- Dataset excerpt:
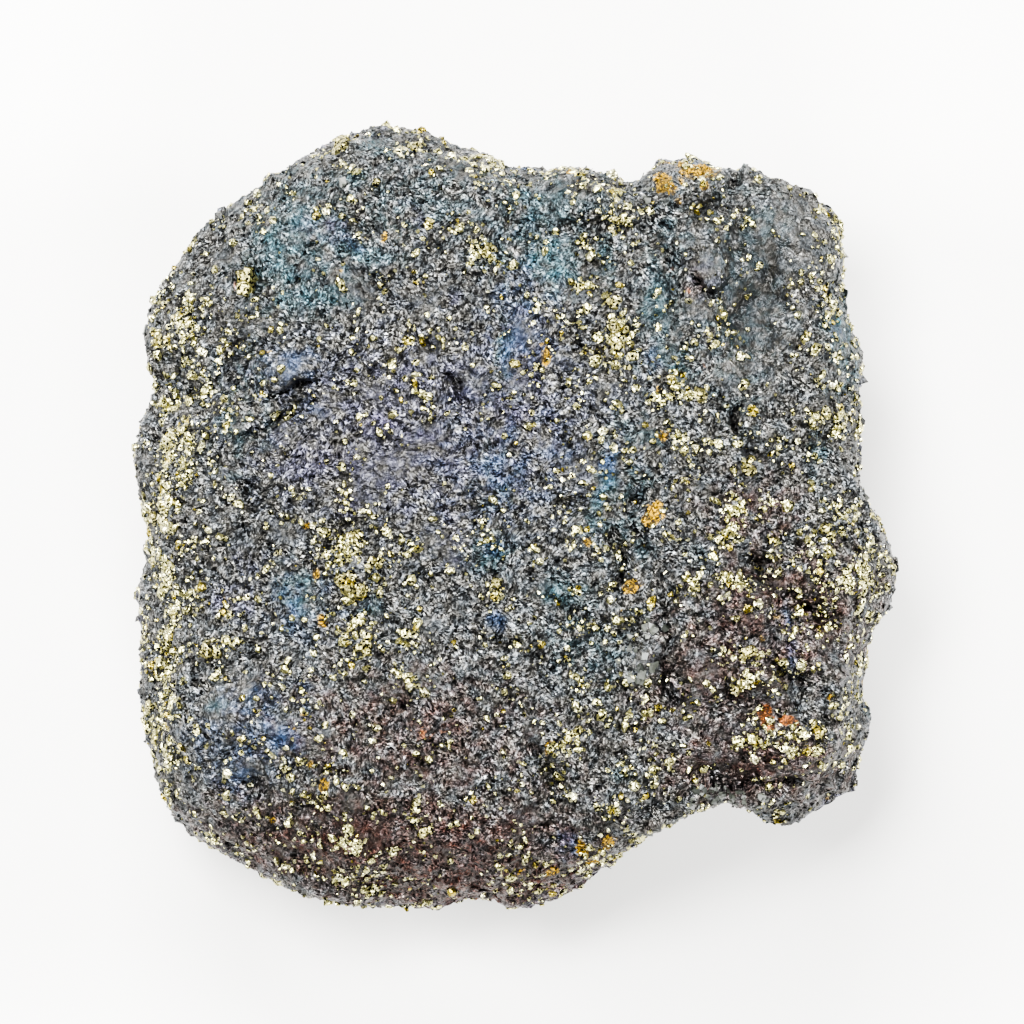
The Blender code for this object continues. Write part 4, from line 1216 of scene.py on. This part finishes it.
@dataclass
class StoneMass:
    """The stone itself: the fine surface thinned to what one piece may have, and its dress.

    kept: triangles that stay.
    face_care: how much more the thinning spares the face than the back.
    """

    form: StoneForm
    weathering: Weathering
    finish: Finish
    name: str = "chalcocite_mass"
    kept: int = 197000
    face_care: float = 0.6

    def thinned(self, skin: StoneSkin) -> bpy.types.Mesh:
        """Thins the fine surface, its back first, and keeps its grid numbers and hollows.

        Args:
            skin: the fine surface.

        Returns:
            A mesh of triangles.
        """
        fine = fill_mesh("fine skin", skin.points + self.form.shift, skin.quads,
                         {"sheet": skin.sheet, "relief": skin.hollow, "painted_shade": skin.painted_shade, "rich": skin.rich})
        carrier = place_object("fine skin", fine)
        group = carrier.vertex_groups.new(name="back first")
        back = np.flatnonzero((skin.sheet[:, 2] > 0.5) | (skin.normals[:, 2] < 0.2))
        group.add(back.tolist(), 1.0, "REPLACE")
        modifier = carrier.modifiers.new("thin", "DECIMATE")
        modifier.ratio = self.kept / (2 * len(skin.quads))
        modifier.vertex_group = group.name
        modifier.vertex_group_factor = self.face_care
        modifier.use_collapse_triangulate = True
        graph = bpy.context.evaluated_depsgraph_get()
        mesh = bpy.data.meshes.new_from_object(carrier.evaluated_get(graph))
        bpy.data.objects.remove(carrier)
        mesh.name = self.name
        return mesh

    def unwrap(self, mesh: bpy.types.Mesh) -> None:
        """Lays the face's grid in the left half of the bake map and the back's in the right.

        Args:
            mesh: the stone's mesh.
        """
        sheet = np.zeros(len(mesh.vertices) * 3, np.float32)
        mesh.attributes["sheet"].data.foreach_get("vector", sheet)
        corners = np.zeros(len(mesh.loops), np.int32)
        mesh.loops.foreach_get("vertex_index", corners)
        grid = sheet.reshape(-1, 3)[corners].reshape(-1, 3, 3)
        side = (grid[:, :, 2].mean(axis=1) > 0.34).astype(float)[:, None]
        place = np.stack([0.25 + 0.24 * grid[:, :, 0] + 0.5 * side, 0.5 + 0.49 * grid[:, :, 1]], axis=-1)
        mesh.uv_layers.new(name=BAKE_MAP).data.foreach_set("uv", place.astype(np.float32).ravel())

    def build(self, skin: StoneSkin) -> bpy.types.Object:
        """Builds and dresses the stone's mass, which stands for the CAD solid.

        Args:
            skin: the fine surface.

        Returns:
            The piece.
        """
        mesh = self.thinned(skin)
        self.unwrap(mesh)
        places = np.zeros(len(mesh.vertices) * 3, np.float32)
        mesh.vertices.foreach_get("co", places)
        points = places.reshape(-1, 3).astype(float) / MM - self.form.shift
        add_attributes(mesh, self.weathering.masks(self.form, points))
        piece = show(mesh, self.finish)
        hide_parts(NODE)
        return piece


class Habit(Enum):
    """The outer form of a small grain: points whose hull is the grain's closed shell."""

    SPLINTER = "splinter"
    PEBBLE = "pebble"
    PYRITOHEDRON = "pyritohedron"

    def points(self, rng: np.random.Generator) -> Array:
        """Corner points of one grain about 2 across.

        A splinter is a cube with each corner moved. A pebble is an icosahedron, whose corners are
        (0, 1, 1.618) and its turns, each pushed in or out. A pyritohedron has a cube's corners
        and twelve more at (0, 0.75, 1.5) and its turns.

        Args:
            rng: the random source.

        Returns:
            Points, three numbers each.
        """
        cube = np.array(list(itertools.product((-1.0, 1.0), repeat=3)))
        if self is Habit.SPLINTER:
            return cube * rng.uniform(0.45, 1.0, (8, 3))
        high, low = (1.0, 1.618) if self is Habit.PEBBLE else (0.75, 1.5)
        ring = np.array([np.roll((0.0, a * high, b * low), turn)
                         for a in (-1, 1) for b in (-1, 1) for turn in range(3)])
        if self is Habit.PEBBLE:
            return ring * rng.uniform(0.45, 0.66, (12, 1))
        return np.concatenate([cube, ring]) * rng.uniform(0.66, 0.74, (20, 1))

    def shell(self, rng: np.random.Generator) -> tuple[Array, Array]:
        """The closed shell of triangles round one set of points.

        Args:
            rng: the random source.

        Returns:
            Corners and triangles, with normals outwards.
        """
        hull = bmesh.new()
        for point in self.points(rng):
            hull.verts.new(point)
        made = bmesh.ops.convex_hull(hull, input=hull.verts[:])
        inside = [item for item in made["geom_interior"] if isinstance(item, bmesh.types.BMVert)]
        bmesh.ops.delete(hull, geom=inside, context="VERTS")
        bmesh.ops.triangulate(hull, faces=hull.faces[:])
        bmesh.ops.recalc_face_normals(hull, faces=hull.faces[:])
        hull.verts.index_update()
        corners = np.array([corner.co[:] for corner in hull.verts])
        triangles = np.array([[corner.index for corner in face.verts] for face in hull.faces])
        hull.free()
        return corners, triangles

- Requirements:
Starting with the first line of the data above, copy each line exactly until you reach the line with "face_care: float = 0.6"; include that line as well.

- Expected answer:
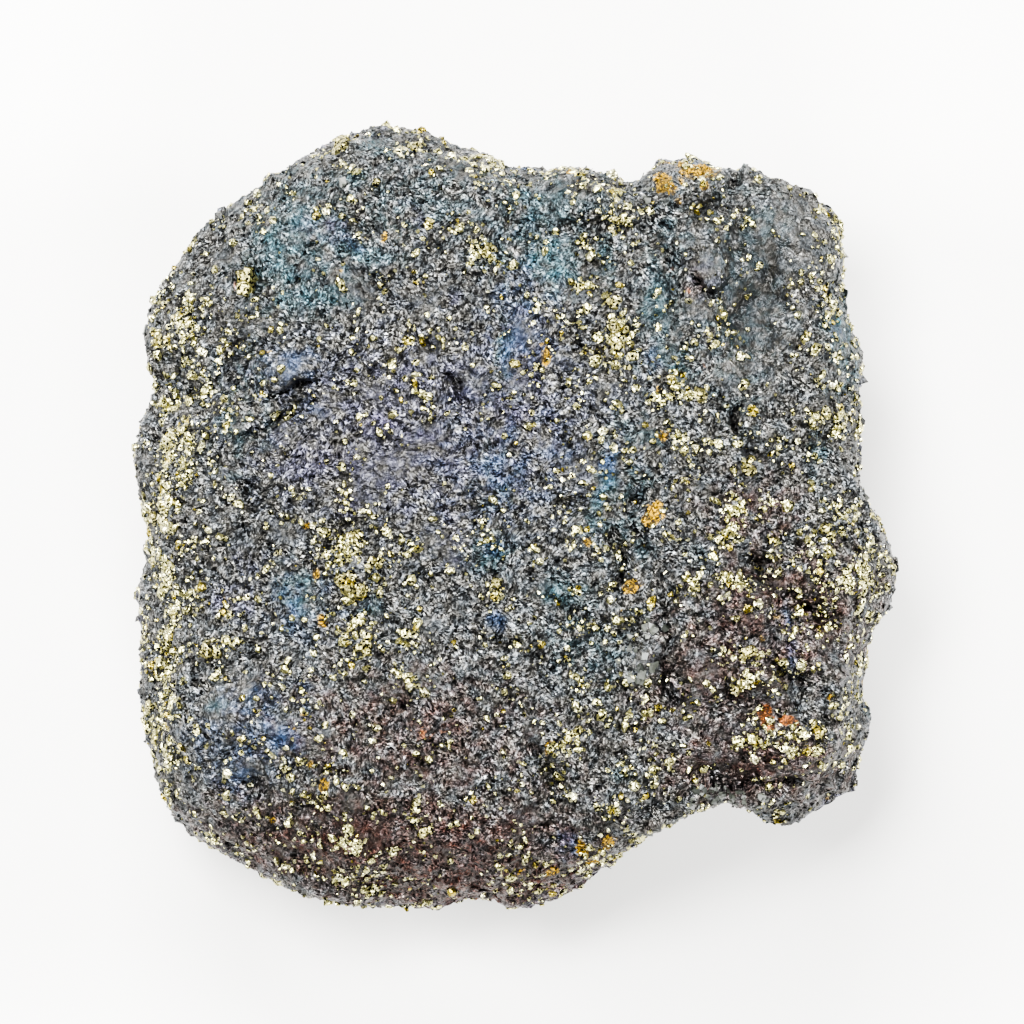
The Blender code for this object continues. Write part 4, from line 1216 of scene.py on. This part finishes it.
@dataclass
class StoneMass:
    """The stone itself: the fine surface thinned to what one piece may have, and its dress.

    kept: triangles that stay.
    face_care: how much more the thinning spares the face than the back.
    """

    form: StoneForm
    weathering: Weathering
    finish: Finish
    name: str = "chalcocite_mass"
    kept: int = 197000
    face_care: float = 0.6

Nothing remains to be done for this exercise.